In encounters with a health care system that is perceived as judgmental and hostile, most persons who engage in the less-ordinary sexual practices do not volunteer such information. They usually won't admit it on direct questioning by a practitioner even if he or she is perceived as simpatico. So a negative history in this case must be regarded as inconclusive.
One could then try to make the case that shame and refusal of emergency department evaluation are consistent with sexual origin of the injuries. They are, but fall far short of being diagnostic: the history of having been retrieved, alone, from deep thorny areas by rescue personnel secured context and diagnosis. Deep personal embarrassment arose from having required and "bothered" police and rescue personnel due to "my own stupidity--and after a decade of bird-watching." One must not over-infer from mortification.
SELF-INFLICTED?
Finally, one could wonder, based on pattern, if this might be self-inflicted. The acts of repetitively cutting oneself or burning oneself with cigarettes are best recognized in relation to deeply psychiatrically troubled young persons, including women with anorexia nervosa, and have been reported in fiction8 (some likely incorporating personal painful reminiscence) as well as in clinical literature. With self-cutting, there might well be no deep cuts because of drawing back in pain--unless the psychopathology were very profound indeed, something the clinician would often infer readily. Bilaterality as seen here also makes the scenario of self-induced harm less likely, barring ambidexterity.
PREVENTION AND FOLLOW-UP
Fluids were provided by mouth. A restful next 24 hours was recommended. The patient was sternly counseled against going off-path; a supportive and frightened family underscored this message forcefully enough that recurrence of the dangerous behavior was considered unlikely.

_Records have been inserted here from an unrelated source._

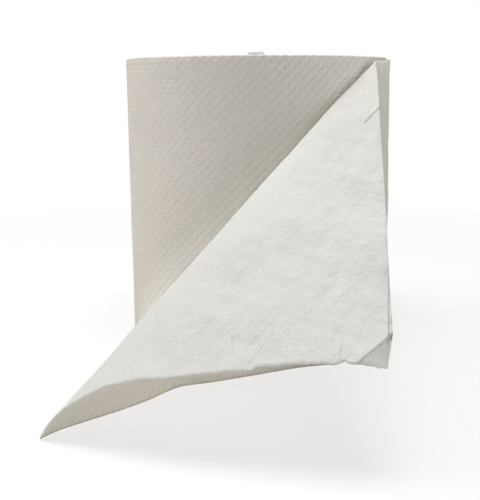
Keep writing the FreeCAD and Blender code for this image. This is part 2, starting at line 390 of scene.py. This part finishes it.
def build_sheet(outer, inner):
    """The loose sheet: an outer and an inner face with the paper's thickness between."""
    points, normals, flat = sheet_grid()
    points = crumple(pushed(points, flat), normals, flat)
    half = SHEET_THICKNESS / 2
    begin = flat[0, 0, 0]
    full = 0.08 + 0.92 * smooth(flat[..., :1], begin, begin + 0.008)
    front = bent_corner(points + normals * half * (2 * full - 1), flat).reshape(-1, 3)
    back = bent_corner(points - normals * half, flat).reshape(-1, 3)
    faces, which, soft = shell_faces(*points.shape[:2])
    verts = np.concatenate([front, back])
    uvs = np.concatenate([flat.reshape(-1, 2)] * 2)
    return new_mesh("loose_sheet_paper", verts, faces, uvs, [outer, inner], which, soft)


def roll_profile():
    """Radius and height along the skin, from the core's hole below, round the side, to the hole above."""
    inner = ROLL_RADIUS - RIM_ROUND
    face = np.linspace(CORE_HOLE, inner, FACE_POINTS)
    bend = np.linspace(0, math.pi / 2, 5)[1:-1]
    side = np.linspace(RIM_ROUND, ROLL_HEIGHT - RIM_ROUND, SIDE_POINTS)
    out, rise = RIM_ROUND * np.sin(bend), RIM_ROUND * np.cos(bend)
    r = [face, inner + out, np.full(SIDE_POINTS, ROLL_RADIUS), inner + rise, face[::-1]]
    z = [0 * face, RIM_ROUND - rise, side, ROLL_HEIGHT - RIM_ROUND + out, 0 * face + ROLL_HEIGHT]
    return np.concatenate(r), np.concatenate(z)


def uneven_roll(r, z, angle):
    """Radius and height of every point: uneven turns on the end faces and a slightly soft side."""
    radius = np.broadcast_to(r, (len(angle), len(r))).copy()
    height = np.broadcast_to(z, (len(angle), len(r))).copy()
    turns = radius / TURN_PITCH - angle[:, None] / (2 * math.pi)
    wave = ripple(turns, 0 * turns, 2.6, 21) + 0.6 * ripple(turns, 0 * turns, 1.2, 22)
    on_end = smooth(radius, CORE_HOLE, CORE_HOLE + 0.004) * (1 - smooth(radius, 0.0945, 0.0966))
    inward = np.where(z < ROLL_HEIGHT / 2, 1.0, -1.0)
    end_face = (z <= 0) | (z >= ROLL_HEIGHT)
    height += inward * END_RELIEF * on_end * (1 + np.clip(wave, -1, 1)) * end_face
    between = smooth(height, 0.0, 0.01) * (1 - smooth(height, ROLL_HEIGHT - 0.01, ROLL_HEIGHT))
    side = smooth(radius, 0.0965, ROLL_RADIUS) * between
    across, up = np.sin(angle)[:, None] * 0.1, height + np.cos(angle)[:, None] * 0.1
    radius -= side * SIDE_RELIEF * (1 + ripple(across, up, 0.05, 31))
    return radius, height


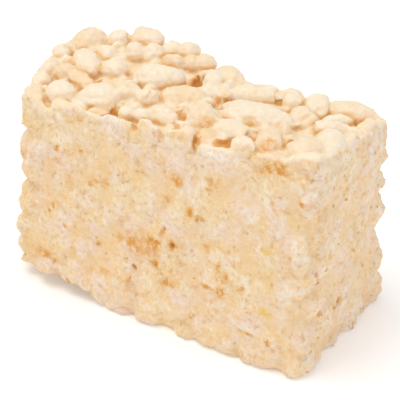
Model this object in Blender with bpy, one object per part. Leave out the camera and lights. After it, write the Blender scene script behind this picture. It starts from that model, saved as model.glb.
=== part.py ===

"Preventive" oral antibiotics were not given because of concern that they would select for resistant organisms and almost surely would not be needed; the patient was regarded as reliable for follow-up by telephone call or in person. Topical bacitracin was applied just once, and patient and family watched out for any development of cellulitis, which never happened. The scratches healed quickly. As I contemplated the images, I realized that the parallel scratches reflected the stereotypic swinging of the arms to move thorny creepers out of the way: the angle was always the same, with one set of lines representing a straight lateral (external rotation) movement, and the other an up-and-out or down-and-out. The hands would move instantly on puncture by a thorn; the arms would not, they would keep sweeping, and hence bore linear remnants.
One colleague noted that the same look could follow a session planting rosebushes; another, a golfer, spoke of the appearance of arms after one tries to retrieve the ball deep in the rough when briars and bristles abound there. These comments underscore the limited number of patterns of injury that the skin can display, whether from deliberate violence or mere accident. *
Schneiderman H. Patterned scratches from thornbushes and the consideration of physical signs of deliberate violence. CONSULTANT. 2007;47:1163-1166.